NK : Nous sommes une bonne génération, pleine d’énergie et d’intelligence, avide de connaissances. Mais bien sûr ce n’est pas là le problème : nous avons besoin d’autres sortes de liberté. Les lois doivent changer. La société doit changer. Je ne peux que l’espérer.

EN : Travaillez-vous avec un scénario précis ou laissez-vous place à l’imprévu ?

NK : Bien que j’aime beaucoup l’improvisation, nous ne l’avons pas pratiquée, car ce n’était pas conforme au sujet. Je voulais au contraire un découpage au plus près pour ne pas casser le plan en petits morceaux. Dans ce genre de cinéma qui n’est pas un cinéma de récit, chacun apporte un point de vue issu de ses préférences.

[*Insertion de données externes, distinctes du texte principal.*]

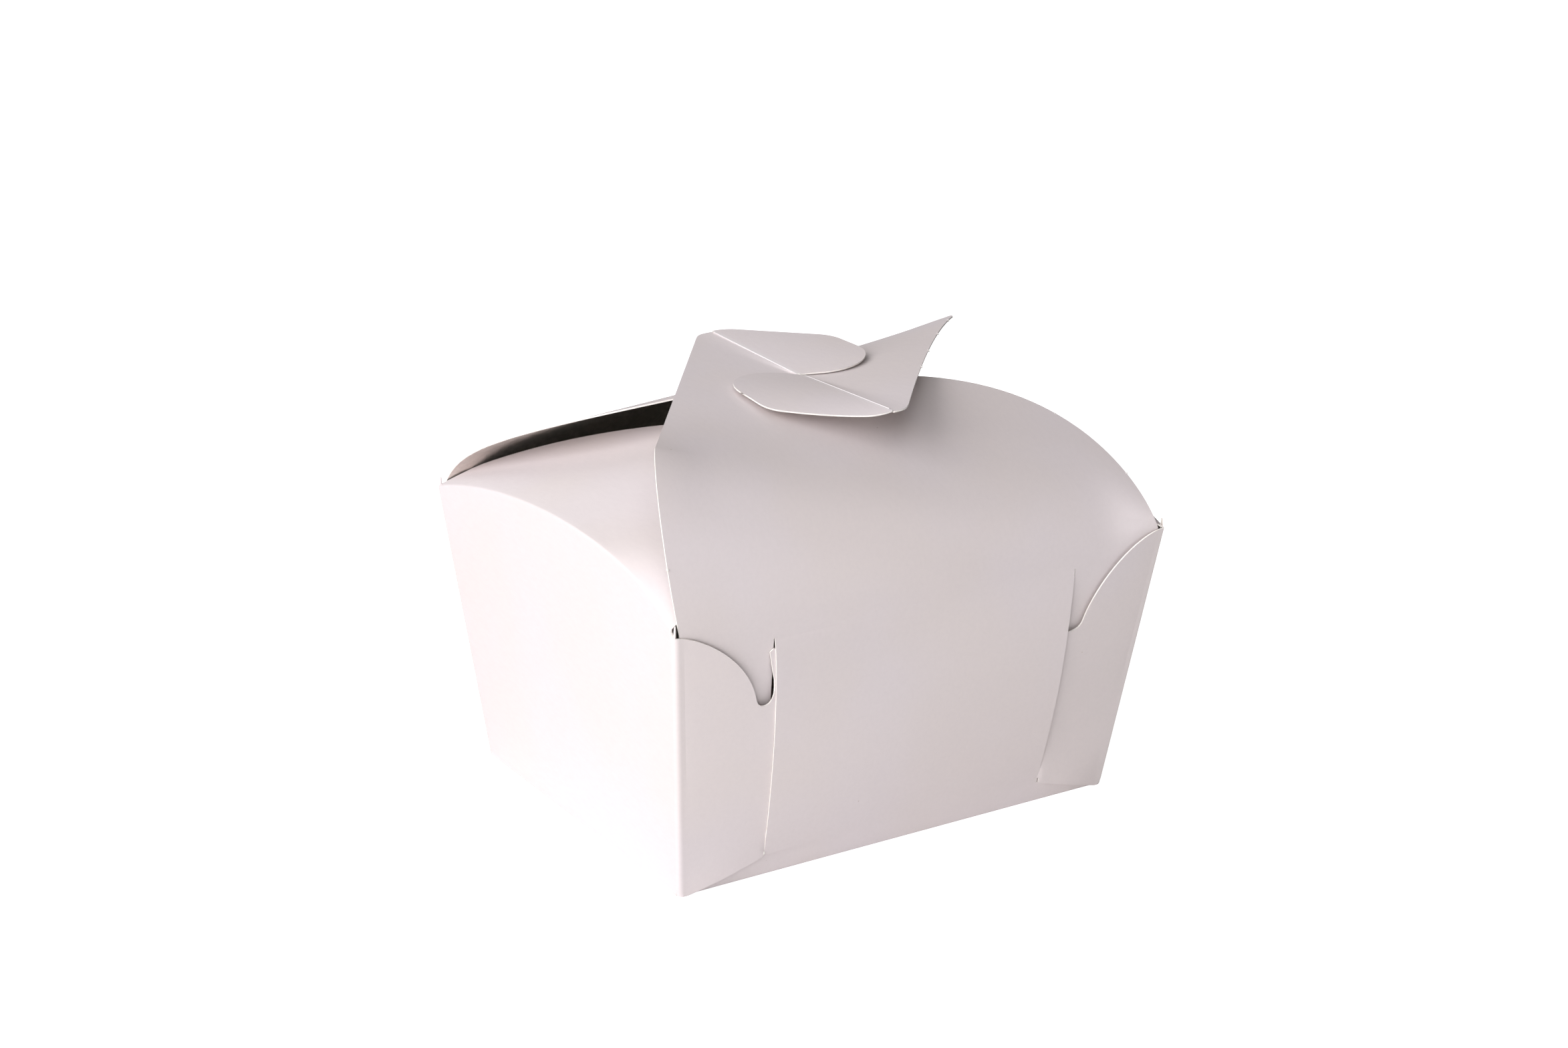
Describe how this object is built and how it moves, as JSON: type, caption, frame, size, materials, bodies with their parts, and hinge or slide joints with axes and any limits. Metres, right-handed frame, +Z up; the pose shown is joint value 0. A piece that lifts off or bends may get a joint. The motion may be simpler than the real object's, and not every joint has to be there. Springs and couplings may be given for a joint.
{
  "type": "pastry box",
  "caption": "Closed folded pastry box with flared walls, curved end shoulders, corner lock flaps and a twist-locked lid whose rounded tabs fold on scored lines.",
  "frame": {"origin": "middle of the bottom, on the surface the box stands on", "axes": "+X along the box's length, +Y from the front wall to the back wall, +Z up"},
  "size_m": [0.1488, 0.123, 0.1128],
  "materials": {
    "board": "white coated board, matt outside, silver inside"
  },
  "bodies": {
    "carton": {"carton": "board"},
    "front_tab": {"front_tab": "board"},
    "back_tab": {"back_tab": "board"}
  },
  "joints": [
    {"name": "front_tab_fold", "type": "hinge", "parent": "carton", "child": "front_tab", "pos_m": [0, 0, 0.1108], "axis": [-0.0399, 0.9987, 0.0325], "range_deg": [-70, 0]},
    {"name": "back_tab_fold", "type": "hinge", "parent": "carton", "child": "back_tab", "pos_m": [0.001, 0, 0.1108], "axis": [0.0399, -0.9987, 0.0325], "range_deg": [-70, 0]}
  ]
}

On prête ainsi attention à des détails. Par exemple, je prends garde à ne jamais morceler le temps.

EN : En plus de présenter votre film, vous êtes membre du jury international. Quels critères comptez-vous appliquer pour décerner le Cyclo d’or ?

NK : Il faut que cela soit proche du cinéma que j’aime. Parfois on voit des films qui semblent surfaits ou non crédibles, mais parfois on découvre réellement des choses. Il y a également le ressenti et les émotions que l’on garde après la projection. Tout cela réuni fait qu’une oeuvre se détache plus particulièrement du lot que les autres.